TMZ, which I secretly believe has Paris under contract, is reporting that the condition was psychological and that her mental state was fragile, putting the socialite at risk of a nervous breakdown. No kidding. Cowboy up there, Paris, haven’t you ever heard the phrase “do the time, don't let the time do you?” But it appears that the walls of the prison could not withstand the assault of her lawyers, psychiatrists and PR folk and our favourite jailbird was sprung. She really should have been placed in The Phantom Zone.

"She's using this time to reflect on her life, to see what she can do to make the world better and hopefully, in my opinion, to change the attitudes that exist about her among many people," said Paris’ lawyer, Richard A. Hutton, following a visit after her first night in the slammer. That reflection will now be so much deeper while surrounded by opulent luxury instead of the dreg of society.

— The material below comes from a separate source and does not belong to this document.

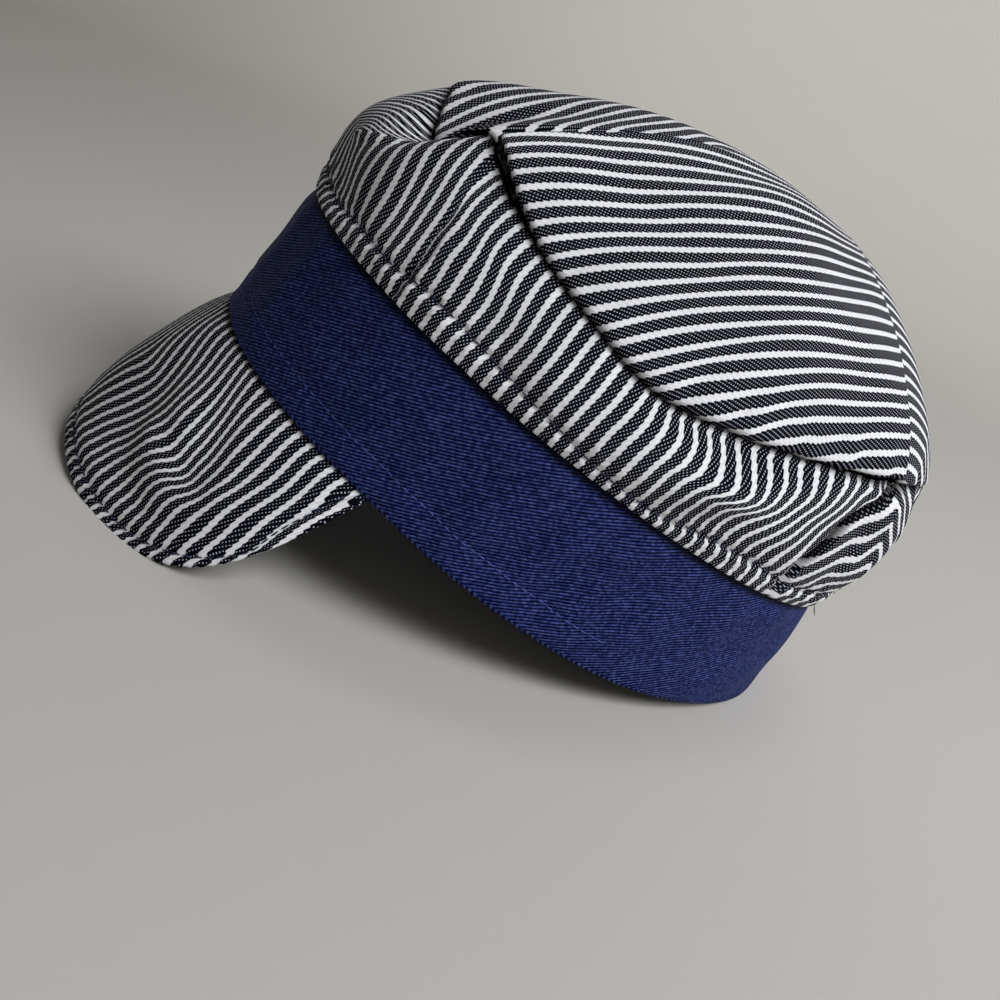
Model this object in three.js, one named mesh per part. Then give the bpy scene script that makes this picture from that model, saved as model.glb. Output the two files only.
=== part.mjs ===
// A striped conductor cap: a twill band, a gathered crown in two pieces and a curved visor.
// Millimetres, +Z up. The wearer faces -Y and the wearer's left is +X. The cap rests on z = 0 on the
// visor's two lower corners and on the back of the band.
import * as THREE from 'three';

// Turn round the head in degrees: 0 is the front, 90 the wearer's left, 180 the back.
const RIM_HALF_LENGTH = 103;
const RIM_HALF_WIDTH = 83.8;
const BAND_TOP_HALF_LENGTH = 99.2;
const BAND_TOP_HALF_WIDTH = 83;
const BAND_TOP_BACK_SHIFT = -1.7;
const BAND_HEIGHT = 38.4;
const BAND_WALL = 2.4;
const CROWN_WALL = 1.8;
const VISOR_WALL = 2.6;
const SEWN_GAP = 0.3;
const HEM_PROUD = 0.8;

// The soft lower edge of the band: its height above the rim's mean plane at each turn.
const RIM_LINE = [
  { turn: 0, height: -3.9 },
  { turn: 30, height: -2.9 },
  { turn: 60, height: -2.4 },
  { turn: 90, height: -3.7 },
  { turn: 120, height: -3.2 },
  { turn: 150, height: 1.1 },
  { turn: 180, height: 3.9 },
];

// The seam between the side wall and the top, and the side wall below it. inset is how far the seam lies
// inside the band's top oval, height the height it is cut to, sag how far it sinks below that where the cloth
// is gathered, swell how far the wall stands out past the straight line from hem to seam, and rise where up
// the wall that swell is largest: 1 is halfway, 2.5 near the seam.
const CROWN_SEAM = [
  { turn: 0, inset: 15, height: 84, sag: 0, swell: 8.5, rise: 1.0 },
  { turn: 11, inset: 14, height: 84, sag: 6, swell: 8, rise: 1.4 },
  { turn: 21, inset: 13, height: 83, sag: 14, swell: 8, rise: 2.3 },
  { turn: 28, inset: 13.5, height: 82, sag: 5, swell: 6, rise: 1.8 },
  { turn: 33, inset: 13.5, height: 81, sag: 0, swell: 4.5, rise: 1.2 },
  { turn: 43, inset: 13, height: 75, sag: 0, swell: 4, rise: 1.0 },
  { turn: 60, inset: 10, height: 68.5, sag: 0, swell: 4, rise: 1.0 },
  { turn: 75, inset: 6.5, height: 65.5, sag: 0.5, swell: 4, rise: 1.0 },
  { turn: 90, inset: 4, height: 65, sag: 2.5, swell: 4, rise: 1.0 },
  { turn: 107, inset: 4, height: 67.5, sag: 0.5, swell: 4.5, rise: 1.2 },
  { turn: 130, inset: 8, height: 74, sag: 0, swell: 5.5, rise: 1.3 },
  { turn: 155, inset: 4, height: 82, sag: 0, swell: 5, rise: 1.2 },
  { turn: 180, inset: 1, height: 84, sag: 0, swell: 5.5, rise: 1.1 },
];
// The sag fades into the top at this power of the share from crest to seam.
const SAG_POWER = 5;

// The top dome: the place of its crest, and how full its shoulder is at each turn (2 is a parabola).
const CREST_BACK = 12;
const CREST_HEIGHT = 123;
const DOME = [
  { turn: 0, fullness: 1.9 },
  { turn: 45, fullness: 2.0 },
  { turn: 90, fullness: 2.2 },
  { turn: 135, fullness: 2.4 },
  { turn: 180, fullness: 2.6 },
];

// The top bulges out over the seam: by how much, and at what share of the way from the crest to the seam.
const DOME_OVERHANG = 2.2;
const OVERHANG_SHARE = 0.93;
const OVERHANG_SPAN = 0.2;

// Pleats of the top, which run from the seam towards the crest. The cloth behind each fold stands proud by
// height over a turn of width, sinks back over a turn of span, and flattens out at a share of reach.
const PLEATS = [
  { turn: 36.5, height: 3.2, width: 4, span: 24, reach: 0.2 },
  { turn: 149, height: 1.2, width: 4, span: 14, reach: 0.1 },
];
const PLEAT_LEAN = 0.4;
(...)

Clearly drinking and driving and parole violations are no big deal anymore, at least in Hollywood. I suppose it should be no surprise that our modern-day royalty is treated differently and that her sentence was less about teaching Paris a lesson than satisfying the enormous amount of schadenfreude directed at the 26-year-old celebutard. I look forward to the next episode.

Sign O’ The Times

Would you feel a sense of loss at the removal of a billboard? How about a store sign? What if it were huge and neon and had been there for 40 years?

There is an outcry over the closing of the flagship store of Sam the Record Man in Toronto, once the largest music retailer in Canada. But it is not the store’s closure that has people upset, but the loss of the massive sign depicting two spinning records. As soon as the announcement was made, Facebook pages and online petitions immediately sprang up, asking for the sign to be saved, designated a heritage site or to be preserved in a new location. All of this for an advertisement for a failed business.

I won’t deny the sign is a presence at its Yonge St. location. It has appeared in the backdrop of many a Hollywood film trying to pass Toronto off as some other city. It also played a significant part of the 1970 Canadian film Goin’ Down the Road, where the movie’s two hosers become entranced with big city living.

But does that make it a landmark? Some of the comments said tearing it down is akin to taking down the CN Tower, claiming it is just as recognizable a landmark for the city. This I seriously doubt. Many others who commented spoke of buying their first record/cassette/CD at the store, but that’s just nostalgia for their youth. Like them I also remember the first album that I bought with my own money (Depeche Mode’s Some Great Reward, if you must know) but I don’t fetishize the store I purchased it at.

It is just a sign. Sure, it looks interesting, but it is an advertisement and more will come and go in that place. Just down the block from the store is a public square that is rapidly being filled with flashing billboards and electronic signage, turning it into a miniature Times Square, the ultimate example of signs as culture. This is not a compliment. Once you’ve been to Times Square and marveled at how insanely bright it is (even in the dead of night) and thought of all the movies and TV shows you’ve seen it in, there is really little other appeal. The same goes for the Sam’s sign. At worst people will lose the chance to say “Hey, there’s that sign that I’ve seen in the background of a film before. Cool.”

It is interesting to note that most people are looking to save the sign and not the store or the line of business it represents. If but a small percentage of the people pining for the sign’s iconic status had regularly purchased music from the store, the sign wouldn’t be in jeopardy today.

Something Quite Atrocious

Are we all corporate shills? Every time you drop a Simpsons reference, quote a line from Borat or post a blog about Lost are we forwarding a corporate cultural agenda?
I posted this whitewashing of my favourite piece of graffiti over at Torontoist this week and it stirred a debate over corporate media.

“The problem with the art/commerce axis is that, uh, this is commerce too. It may be lighthearted whimsy, but it's lighthearted whimsy that reminds everyone who sees it of one of the Walt Disney Company's most prized corporate holdings (now available on DVD!). It's art that helps convince you to open your wallet and chip in to keep Walt's walk-in freezer running,” commented one reader.

But isn’t all art up for sale? Don’t authors want to sell books and filmmakers want their work to be seen? And if we talk about them later isn’t it an appreciation of the work, not participation in a marketing campaign? At what point does a commercial work transcend its origins and become part of pop culture?